CARONA: Let me explain to you. We've had -- and I shared with you somewhere between 10 and 50 people that came into our field of vision. This is a very difficult process. We had 400 investigators out in the field, and we had people that would become very exciting to us because of certain aspects of who they were or where they were or what they were doing. And as we were going through the investigative process, all of a sudden somebody would be exculpatory. They no longer were in our field of vision, and we'd drop them off. And the numbers keep narrowing.

It is a very laborious process.
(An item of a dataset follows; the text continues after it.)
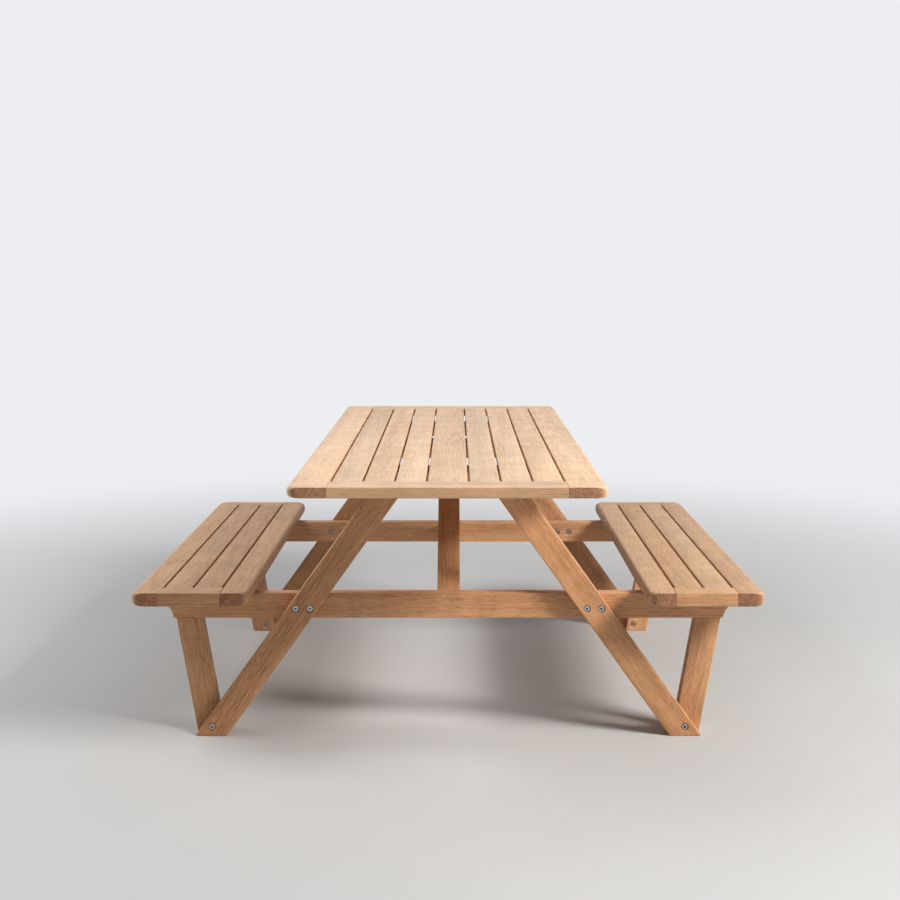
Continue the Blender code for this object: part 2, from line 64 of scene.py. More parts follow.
# Roundings
SLAT_ARRIS = 0.0028
RAIL_ARRIS = 0.0018       # on a side rail's edge beside the slats
BOARD_ARRIS = 0.0022
TOP_EDGE_RADIUS = 0.0125   # along the tabletop's long sides
BENCH_EDGE_RADIUS = 0.014  # along the benches' long sides
END_EDGE_RADIUS = 0.003    # across the ends of the tabletop and of the benches
ARRIS_SEGMENTS = 4
EDGE_SEGMENTS = 8
CORNER_SEGMENTS = 12
COVE_SEGMENTS = 20
FACET_ANGLE = math.radians(20)     # more than between two facets of a cove, less than at its ends
SMOOTH_ANGLE = math.radians(32)

# Bolts, nuts and screws
HEAD_RADIUS = 0.008
HEAD_THICK = 0.0035
HEAD_ROUND = 0.0009
HEAD_ROUND_SEGMENTS = 4
SHANK_RADIUS = 0.004
BORE_RADIUS = 0.0045
BORE_EASE = 0.0005        # small chamfer around a counterbore
NUT_RADIUS = 0.0075
SINKING_RADIUS = 0.010
SOCKET_RADIUS = 0.0034    # to the corners of the hexagon
SOCKET_DEPTH = 0.0045
ROUND_STEPS = 48
SCREW_HEAD_RADIUS = 0.0042
SCREW_SHANK_RADIUS = 0.0021
SCREW_LENGTH = 0.020
BENCH_SCREW_X = (0.566, 0.645)     # from the middle of the beam, between a leg and a strut
SCREW_ROW_INSET = 0.2     # share of the centre board's width
RECESS_LENGTH = 0.0046    # of the cross in a screw's head
RECESS_WIDTH = 0.0011
RECESS_DEPTH = 0.0014

# Camera
CAMERA_PLACE = (0.0189, -3.9724, 1.2861)
CAMERA_PITCH = math.radians(3)
CAMERA_LENS = 51.0
CAMERA_SHIFT = (-0.0059, -0.130)

# Light: directions point from the table's middle to the lamp
TABLE_MIDDLE = (0.0, 0.0, 0.5)
KEY_LIGHT = {"direction": (1.0, -0.62, 0.75), "distance": 5.5, "size": 1.3, "power": 362.0,
             "colour": (1.0, 0.97, 0.93)}
FILL_LIGHT = {"direction": (-2.2, -0.2, 2.0), "distance": 3.0, "size": 1.2, "power": 50.0,
              "colour": (1.0, 1.0, 1.0)}
OVERHEAD_DIRECTION = (0.0, 0.4, 1.0)
OVERHEAD_SPREAD = math.radians(120)
OVERHEAD_LIGHT = 0.4
BRIGHT_SIDE = (1.0, 0.3, 0.2)      # of the room
WALL_COLOUR = (0.96, 0.97, 1.0)
WALL_LIGHT = 0.88                  # of the white walls as seen directly or in gloss
ROOM_LIGHT = (0.05, 0.31)          # that the walls give, from the dim side and from the bright side

# Floor
FLOOR_HALF = 60.0
FLOOR_TOP = -0.0002                # just under the feet
FLOOR_UNDERSIDE = -0.02
FLOOR_FADE = (0.9, 4.2)            # distances between which it turns into the white of the walls
FLOOR_COLOURS = ((0.48, 0.48, 0.48), (0.53, 0.53, 0.527))
FLOOR_CLOUDS = 1.3                 # cycles a metre
FLOOR_ROUGHNESS = 0.7

# Wood colours: early and late growth, and the same on an upper face, paler there partly from sun
# bleaching and partly as painted light from above
TABLETOP_WOOD = {"pale": (0.64, 0.375, 0.205), "dark": (0.31, 0.145, 0.066),
                 "top": (0.685, 0.490, 0.335), "top_dark": (0.355, 0.215, 0.120), "bleach_and_top_light": 0.9,
                 "streaks": 1.3, "fibres": 1.2, "pores": 0.45}
BENCH_WOOD = {"pale": (0.60, 0.335, 0.175), "dark": (0.28, 0.13, 0.058),
              "top": (0.60, 0.385, 0.225), "top_dark": (0.31, 0.170, 0.090), "bleach_and_top_light": 0.85,
              "streaks": 1.5, "fibres": 1.4, "pores": 0.55}
FRAME_WOOD = {"pale": (0.63, 0.335, 0.165), "dark": (0.27, 0.115, 0.047),
              "top": (0.62, 0.37, 0.22), "top_dark": (0.40, 0.22, 0.12), "bleach_and_top_light": 0.0,
              "streaks": 1.25, "fibres": 1.8, "pores": 0.75}

# Growth rings, in metres
RING_WIDTH = (0.0034, 0.0052)      # one value for each board
PITH_REACH = (0.05, 0.13)          # from a board's middle to the heart of the tree
PITH_LEAN = 1.6                    # degrees at most, between the pith and the board
WANDER = {"stretch": (0.9, 5, 5), "sway": 0.030}
RIPPLE = {"stretch": (5, 60, 60), "sway": 0.0026}
LATE_GROWTH = ((0.0, 0.10), (0.45, 0.12), (0.82, 0.75), (0.93, 1.0), (1.0, 0.15))
YEAR_DEPTH = (0.3, 0.8)            # of every ring, and what chance adds to it from year to year
RING_DEPTH = 0.42                  # how much darker late growth is than early growth

# Figure along the grain, with its cycles a metre along the board and across it
BANDS = {"stretch": (0.7, 20, 20), "detail": 3, "roughness": 0.55}
STREAKS = {"stretch": (9, 200, 200), "detail": 4, "roughness": 0.7}
FIBRES = {"stretch": (30, 520, 520), "detail": 3, "roughness": 0.7}
MOTTLE = {"stretch": (14, 10, 10), "detail": 4, "roughness": 0.6}
RAYS = {"stretch": (40, 300, 90), "detail": 4, "roughness": 0.65}      # seen in the end grain
PORES = (55, 640, 640)
PORE_SIZE = (0.34, 0.16)           # shares of the way to the next pore, at a pore's rim and in it
PORE_SEASON = (0.55, 0.05)         # shares of a year's ring: most pores lie in its early growth
FEWEST_PORES = 0.25
NOISE_SPAN = (0.3, 0.7)            # where nearly all noise lies
FIGURE_SHIFT = 50                  # metres at most, so that no two boards have the same figure
BAND_DEPTH = 0.34
MOTTLE_TONE = (0.89, 1.08)
BOARD_DEPTH = (-0.10, 0.12)        # one value for each board, as are the next two
BOARD_TONE = (0.93, 1.07)
BOARD_WARMTH = 0.03

# How far a face must point one way: up to be made paler (sun bleaching and painted light from above),
# along the grain to be end grain, and along no axis to be an arris
FACES_UP = (0.55, 0.95)
FACES_END = (0.55, 0.92)
FACES_NO_WAY = (0.985, 0.90)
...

But I can tell you that it went from a huge number down to a smaller number, down to a smaller number, and eventually stopped at one. Yes, sir?

QUESTION: The demeanor of Mr. Avila, you detained him, and I gather he agreed to come with you. Can you talk about, was he cooperative when he was put under arrest? Did he say anything? Was he despondent?

CARONA: I can tell you that Mr. Avila was cooperative throughout the entire process when we were interviewing him. He was also cooperative at 9:55 in the morning when we made the arrest.

Yes, ma'am?


CARONA: I can't tell you anything about that. I will share with you that all of the investigative information was critically important for us in making this case. It's also going to be critically important for the district attorney in prosecuting this case. So, that's one of those comments that we're just not going to go down that. Yes, sir.

QUESTION: Is somebody going to be getting the reward in this case?

KING: It's obvious that, of course, they are not going to reveal the elements of the investigation and whether they have fingerprints and what kind of evidence they have. That will be learned when you get to trial, or possibly learned through leaks.